Mas nem sempre foi assim. Pelo contrário. "Antes era demasiado comportada", brinca. Comportada "no sentido em que devia adaptar-me ao mundo". "Não conseguia distinguir entre ser boa aluna e boa pessoa, por exemplo". Foi um papel que encontrou no chão de uma das ruas de Roterdão que mudou tudo, ao ponto de ainda hoje o guardar.
"É um papelzinho assim deste tamanho. Vocês não sabem porque não me vão estar a ver, mas é assim, um cartãozinho de visita, ou um bocadinho maior. Era uma publicidade para uma festa num bar chamado "Bar" — sim —, que tinha as festas mais esquisitas. O papel dizia: 'well-behaved women never make history' [mulheres bem comportadas nunca fazem história]. Se formos a ver, se não lutares por aquilo que defendes, se não contares uma história, se não te defenderes a ti mesma, vais estar a ver a vida pelos outros".
"Os desenhos também começaram por essa altura, para perceber-me a mim mesma. As coisas não batiam certo. Quem eu era suposto ser não coincidia com a pessoa que era. Esse papelzinho foi o choque. Se calhar devia dar mais valor ao que penso, e ao que acho.

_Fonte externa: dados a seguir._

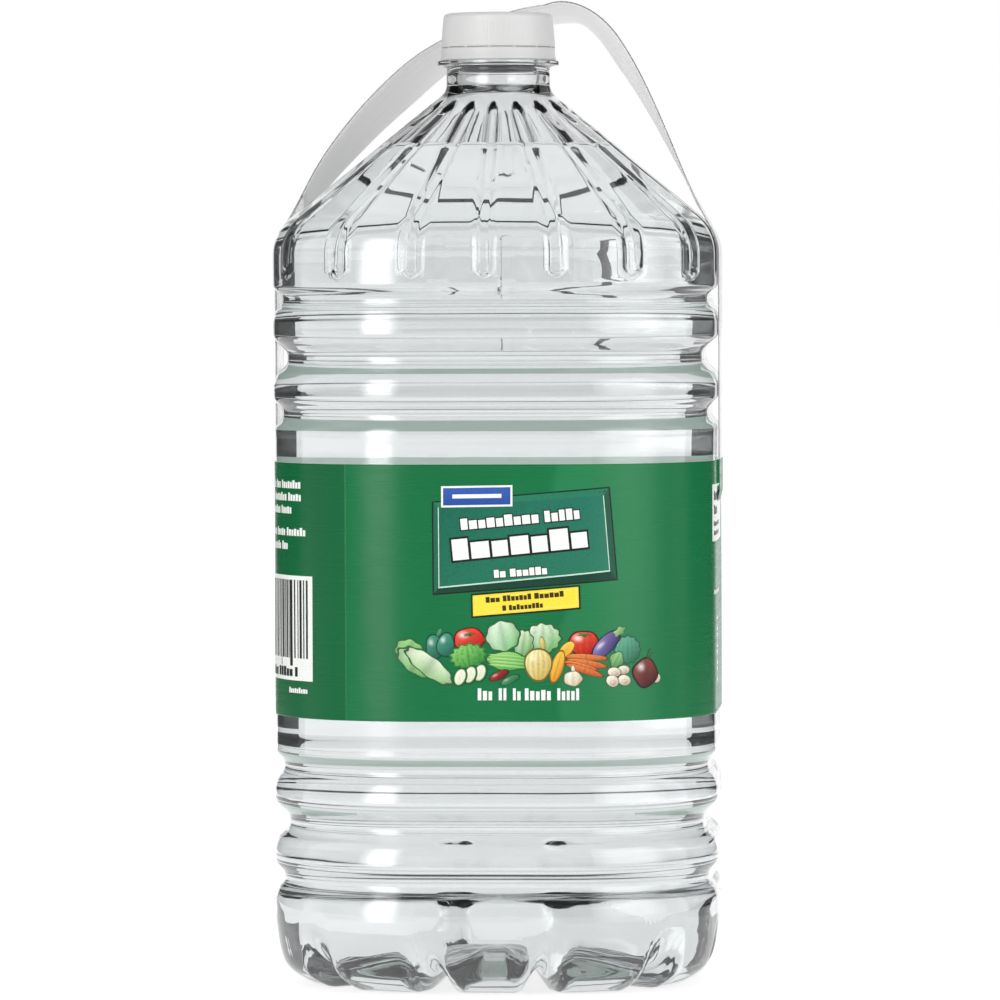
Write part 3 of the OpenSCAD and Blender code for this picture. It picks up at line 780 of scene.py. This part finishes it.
# Broccoli and a small leaf
blob((43.6, 104.5), (4.4, 4.4), 0, (96, 172, 138), (38, 108, 82), 1,
     rim=(30, 86, 62), wobble=(12, 0.06, 0.2), lines=(19, 0.3))
blob((40.0, 101.6), (2.2, 2.6), -28, (150, 196, 130), (86, 150, 88), 2,
     wobble=(4, 0.08, 0), lines=(9, 0.3), **LEAF)
# Aubergine and its stalk
blob((37.1, 106.6), (5.9, 2.6), 43, (122, 108, 168), (52, 42, 92), 3,
     rim=(26, 22, 48), wobble=(1, 0.1, 3.1), gleam=0.55)
blob((40.9, 110.1), (2.1, 1.2), 30, (160, 190, 130), (90, 140, 90), 4, wobble=(5, 0.2, 0), **LEAF)

# %% Vegetables at the front
# Long cabbage in three leaves
blob((-22.8, 104.4), (4.6, 3.7), -20, (150, 200, 126), (84, 148, 78), 4,
     wobble=(7, 0.07, 0.3), lines=(7, 0.25), **LEAF)
blob((-20.6, 100.9), (7.0, 3.5), -34, (190, 218, 170), (116, 172, 106), 5,
     wobble=(8, 0.05, 1.0), lines=(8, 0.3), **LEAF)
blob((-16.8, 99.9), (9.0, 3.1), -37, (222, 234, 206), (150, 192, 134), 6,
     wobble=(9, 0.05, 0.0), lines=(7, 0.3), **LEAF)
# Bunch of herbs
blob((-5.0, 102.9), (5.7, 3.8), 8, (132, 204, 104), (54, 140, 58), 5,
     rim=(40, 110, 48), wobble=(13, 0.11, 0.6), lines=(21, 0.45))
# Celery with four pale ribs
blob((6.8, 101.4), (6.6, 3.0), -4, (150, 206, 112), (76, 156, 70), 6,
     wobble=(4, 0.05, 0.8), **LEAF)
for rise in (-1.5, -0.5, 0.5, 1.5):
    blob((6.8, 101.4 + rise), (6.0, 0.42), -5, (176, 218, 140), (110, 180, 88), 8, rim=(70, 140, 64))
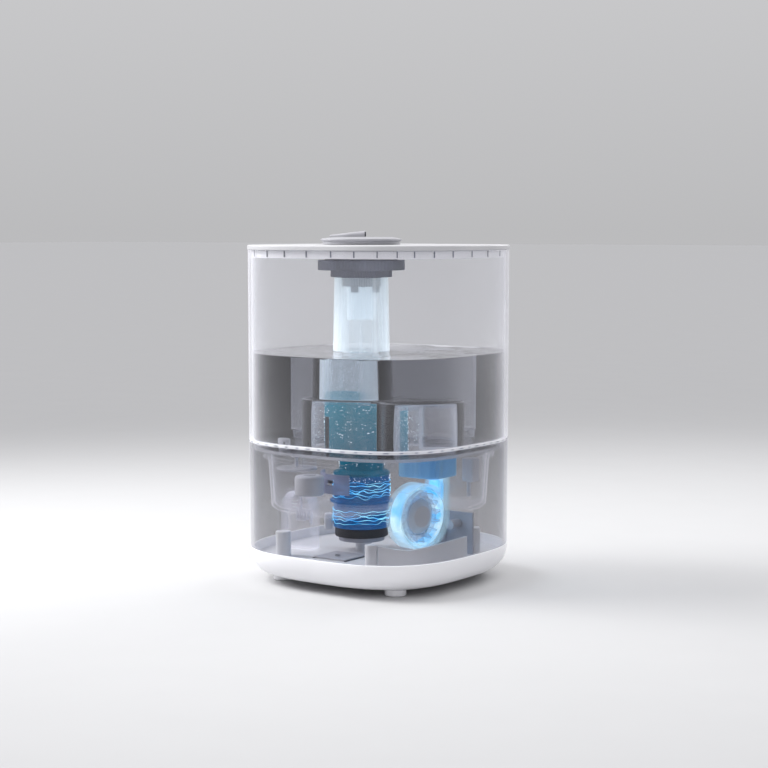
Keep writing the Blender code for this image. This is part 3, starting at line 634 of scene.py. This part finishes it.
def tank():
    wall = [(HALF_SEAM, FLANGE_Z + GAP), (HALF_TANK, WALL_TOP_Z), (HALF_TANK - WALL, WALL_TOP_Z),
            (HALF_SEAM - WALL, FLANGE_Z + GAP)]
    wear(shell("tank_band", wall, "tank", 0.6), "tank", "clear", "tank_wall")

    top = rounded([(0.0, TANK_FLOOR_Z), (0.0, DOME_Z), (6.0, DOME_Z)], 1.6, closed=False, steps=5)
    under = rounded([(8.0, DOME_Z - 2.0), (2.0, DOME_Z - 2.0), (2.0, TANK_UNDER_Z)], 1.0, closed=False)
    rim = [(92.6, TANK_FLOOR_Z), (93.6, TANK_FLOOR_Z + 0.8), (94.2, FLANGE_Z), (95.6, FLANGE_Z),
           (95.7, SEAM_LOW_Z + GAP), (95.6, TANK_UNDER_Z + 0.6), (95.0, TANK_UNDER_Z)]
    rings = [circle(MIST, DOME_HOLE_R, DOME_Z, RING)] + [dome_ring(i, z) for i, z in reversed(top)]
    rings += [squircle(half, z) for half, z in rim]
    rings += [dome_ring(i, z) for i, z in reversed(under)] + [circle(MIST, DOME_HOLE_R, DOME_Z - 2.0, RING)]
    floor = skin("tank_floor_dome", rings, "floor")
    boolean(floor, [rod("valve_bore", VALVE, 3.4, 110.0, 118.0, "floor")], "DIFFERENCE")
    wear(floor, "tank", "clear", "tank_floor")
    flange = [(95.9, SEAM_LOW_Z + GAP), (HALF_SEAM, SEAM_LOW_Z + GAP), (HALF_SEAM, FLANGE_Z),
              (95.8, FLANGE_Z)]
    wear(shell("tank_flange", flange, "seam", 0.5), "tank", "clear", "tank_floor")
    marks = bmesh.new()
    count = 56
    for i in range(count):
        length = 2.6 if i % 3 else 4.2
        stud(marks, 360.0 / count * i, HALF_SEAM - 0.05, FLANGE_Z - 1.1, (length, 0.5, 0.8))
    wear(as_object("flange_marks", marks, "slate"), "tank", "clear", "tank_floor")

    tube = [(23.2, TUBE_TOP_Z), (24.4, 195.0), (25.3, DOME_Z + GAP), (23.3, DOME_Z + GAP), (22.4, 195.0),
            (21.2, TUBE_TOP_Z)]
    wear(lathe("mist_tube_wall", tube, "tube", MIST, 0.5), "tank", "clear", "mist_tube")

    foot, roof = TANK_FLOOR_Z + GAP, TANK_FLOOR_Z + 6.8
    cap = [(1.0, roof + 2.0), (4.4, roof + 2.0), (5.4, roof + 1.0), (5.4, foot), (4.6, foot), (4.6, roof),
           (1.0, roof)]
    cage = lathe("valve_cage_cap", cap, "milky", VALVE, 0.3, closed=False, count=48)
    corners = (VALVE[0] - 8, VALVE[1] - 0.9, foot + 1.9), (VALVE[0] + 8, VALVE[1] + 0.9, roof - 1.0)
    slots = [block(f"slot_{i}", *corners, "milky", turn=60.0 * i) for i in range(3)]
    wear(boolean(cage, slots, "DIFFERENCE"), "tank", "white", "valve_cage")
    water()


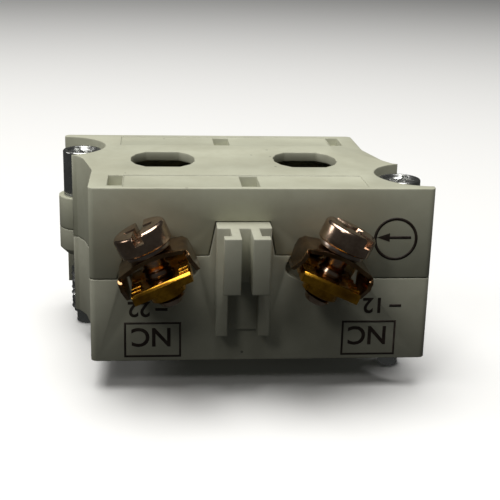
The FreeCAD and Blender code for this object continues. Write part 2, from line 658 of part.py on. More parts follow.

E aprender a dizer que não".
"Umas pilas depois, estamos na mesma"
"Este livro é um pedacinho de mim que partilho com muito amor e indignação", explica na introdução, antes de oferecer quatro capítulos organizados numa narrativa. São eles: 'Para enviar aquele indivíduo', 'Eu passei / Tu Passaste / Agora Não Passa', 'Manifesto de uma mulher independente' e 'Os elefantes voadores semeiam girassóis'. A ideia transversal aos quatro é clara: "Migas, não estamos sozinhas".
Ora em palavras ora via desenho, suavizadas pelo traço, inflamadas pela escrita — sendo a frase acima a negrito uma delas —, afinal de onde vêm estas reflexões?
"Falo muito sozinha. Às vezes estou chateada com alguma coisa e começo a falar. Paro, e: 'Ah, isto é giro', e escrevo. Lembro-me perfeitamente de um dia estar chateada com alguém e de dizer 'eu não percebo um caralho, eu percebo um, dois, três, quatro, cinco'. E ilustrei isso. Outras são coisas que oiço ou vejo na rua. Também há quem me mande mensagens ou comente, e bebo inspiração daí".
Quem tem conta no Facebook ou no Instagram já se pode ter cruzado com a partilha das suas ilustrações: algumas delas integram o livro sobre o qual falamos e que está no top 10 dos mais vendidos, em português, na Wook, Bertrand e FNAC. "As pessoas normalmente agradecem-me porque se reconhecem nas ilustrações", conta quando questionada sobre as reações que já lhe chegaram. "São sentimentos de que às vezes as pessoas não falam, mas que existem. Tenho tido uma boa receção. Claro que às vezes há uns comentários mais desagradáveis. Eu respeito que não concordem. Mas eu já recebi insultos por mensagem". E, como os sentimentos, Clara diz que "este livro não é só para uma geração, é para todas, homens ou mulheres".
E se fosse o João ou o António Não?
Se é indiferente quem lê, não é quem escreve: uma mulher a falar abertamente (e graficamente) sobre relações, ex-namorados e sexo. Ou sobre como não lhe devem dizer como se vestir, pensar ou comportar. E se fosse um João ou um António Não a fazer este livro?
"Cheguei a pensar muito nisso. Se uma mulher tivesse feito isto a um homem [refere-se a atitudes de ex-namorados], acho que ele estava no direito de fazer o que fiz [retratar a situação em livro]”.
A receção masculina, diz a ilustradora, tem ido do “eu não sabia que isto era assim” ao “obrigado” ou a pedidos de desculpa em nome dos homens. “Claro que também há os que sentem o ego ferido, mas aí o problema é com eles, não é comigo. Tenho gosto em ferir o ego, se esse ego é machista".
"A minha ilustração é cute, mas aggressive. Chama a atenção por ser fofa, mas não é. Tem esses dois lados. E é esse o poder da ilustração. Passa mensagens muito fortes, de uma maneira simples e visual".